Another sad comedy in that period also left a deep impression. The time was about a year after my finger nail loss.  My parents were now divorced, so suddenly my mother and I were poor, living in a small apartment in Brooklyn.  The only feature I recall was its ice box to which large blocks of ice were delivered periodically. 

It was a time of desperation.  I was unaware of the huge unemployment.  Shanty towns were springing up in parks, beggars in the streets selling pencils or apples. We were lucky, luckier than many people, good people, who were out of work.  Five year olds don’t ask all the right questions, so I didn't find out why we were better off, or how.  My rudimentary financial understanding was that a penny could buy some candy; a rare nickel could get a Mello Roll.  Someday, but not now, we would save enough to buy me a tricycle

Single mothers were a rarity then.  My mother’s only skill was singing.  She did this mostly from church balconies, and not regularly.  But we were relatively comfortable even though we weren't living independently. My father was paying alimony sporadically, my mother’s family was contributing monthly to help keep us alive and sheltered.

Among the helpers was my mother’s sister, Aunt Judith, considerably older and quite wealthy.  She and my uncle owned a traveling carnival, Sol’s Liberty Shows. It travelled in 40 railway cars. Not many people had such glamorous relatives. When I grew older any one I told that envied me.  My aunt was very plump in her mid parts, with thin straight legs. Years later years, when my kids met her, she reminded them of one of their favorite playthings, Mr. Potato Head. He, or it, involved a spud taken from the pantry, painted to look human, standing on matchstick legs embedded in clay. 

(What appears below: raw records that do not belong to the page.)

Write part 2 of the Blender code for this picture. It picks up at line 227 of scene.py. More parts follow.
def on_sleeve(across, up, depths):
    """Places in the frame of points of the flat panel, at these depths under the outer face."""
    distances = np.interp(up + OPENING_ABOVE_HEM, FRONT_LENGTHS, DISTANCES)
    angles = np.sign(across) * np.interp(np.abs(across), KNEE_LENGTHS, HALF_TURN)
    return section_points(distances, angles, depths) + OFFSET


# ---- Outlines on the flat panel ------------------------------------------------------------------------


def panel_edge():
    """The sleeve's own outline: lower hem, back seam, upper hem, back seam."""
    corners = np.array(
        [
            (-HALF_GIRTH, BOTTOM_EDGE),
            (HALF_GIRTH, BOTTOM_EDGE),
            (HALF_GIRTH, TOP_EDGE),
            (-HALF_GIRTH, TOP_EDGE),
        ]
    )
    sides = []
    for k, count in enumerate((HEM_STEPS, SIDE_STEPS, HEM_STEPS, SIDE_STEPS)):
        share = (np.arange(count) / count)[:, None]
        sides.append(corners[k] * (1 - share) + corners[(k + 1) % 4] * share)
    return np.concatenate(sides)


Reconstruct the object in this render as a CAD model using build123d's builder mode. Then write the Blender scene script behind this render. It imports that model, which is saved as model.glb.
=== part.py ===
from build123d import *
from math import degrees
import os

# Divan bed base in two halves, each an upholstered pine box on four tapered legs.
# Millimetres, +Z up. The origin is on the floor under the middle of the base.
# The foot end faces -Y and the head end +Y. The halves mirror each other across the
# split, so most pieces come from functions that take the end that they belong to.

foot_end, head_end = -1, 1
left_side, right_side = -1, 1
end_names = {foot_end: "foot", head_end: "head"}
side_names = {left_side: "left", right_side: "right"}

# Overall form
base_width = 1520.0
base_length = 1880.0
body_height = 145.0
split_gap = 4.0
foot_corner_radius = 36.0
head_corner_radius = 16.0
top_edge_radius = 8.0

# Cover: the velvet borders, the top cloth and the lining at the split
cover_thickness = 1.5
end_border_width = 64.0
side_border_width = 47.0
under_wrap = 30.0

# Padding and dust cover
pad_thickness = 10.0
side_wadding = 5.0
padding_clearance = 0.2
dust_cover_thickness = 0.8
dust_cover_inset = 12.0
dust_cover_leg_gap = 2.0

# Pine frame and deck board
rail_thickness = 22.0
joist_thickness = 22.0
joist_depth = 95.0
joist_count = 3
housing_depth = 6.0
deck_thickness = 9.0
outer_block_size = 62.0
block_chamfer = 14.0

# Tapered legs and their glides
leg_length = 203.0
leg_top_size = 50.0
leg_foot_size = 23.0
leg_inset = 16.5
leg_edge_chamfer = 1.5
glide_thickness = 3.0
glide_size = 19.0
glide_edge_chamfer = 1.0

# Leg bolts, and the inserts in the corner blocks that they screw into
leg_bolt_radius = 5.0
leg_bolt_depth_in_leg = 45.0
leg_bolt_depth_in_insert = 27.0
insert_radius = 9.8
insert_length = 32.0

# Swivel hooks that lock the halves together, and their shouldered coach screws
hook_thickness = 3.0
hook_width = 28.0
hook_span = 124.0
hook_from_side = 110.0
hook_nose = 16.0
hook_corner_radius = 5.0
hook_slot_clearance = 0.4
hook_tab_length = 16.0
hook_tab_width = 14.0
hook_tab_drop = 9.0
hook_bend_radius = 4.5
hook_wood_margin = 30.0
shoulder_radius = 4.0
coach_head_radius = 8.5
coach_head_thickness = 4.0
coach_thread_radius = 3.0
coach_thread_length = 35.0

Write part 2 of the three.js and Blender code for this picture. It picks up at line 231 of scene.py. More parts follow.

One day my aunt came to visit in the carnival off season.  She, my mother, and I went for a walk.  Aunt Judith reached into her purse and pulled out a monstrous fifty cent piece.  “Here Bobby” she said, reaching down and handing me the coin, “put this in your piggy bank.”

I didn't have a piggy bank so I did the next best thing.  A man, a beggar, was sitting at the corner.  I ran down the street and tossed the half dollar into his cup.  When my mother and aunt caught up with me my aunt knelt down and held me with both hands. Her face, normally round as the departed half dollar, but now long and sorrowful, was close to mine.  I still hear her say “Bobby, I gave that money to you for you and your mother, not to give away.  Don’t ever do that again!  You must keep what is yours”. 

I thought I had done a good thing. I still do.  I learned much more from that incident than from blackened fingernails and a misplaced key.  I still ponder its lessons.  I wonder what others think.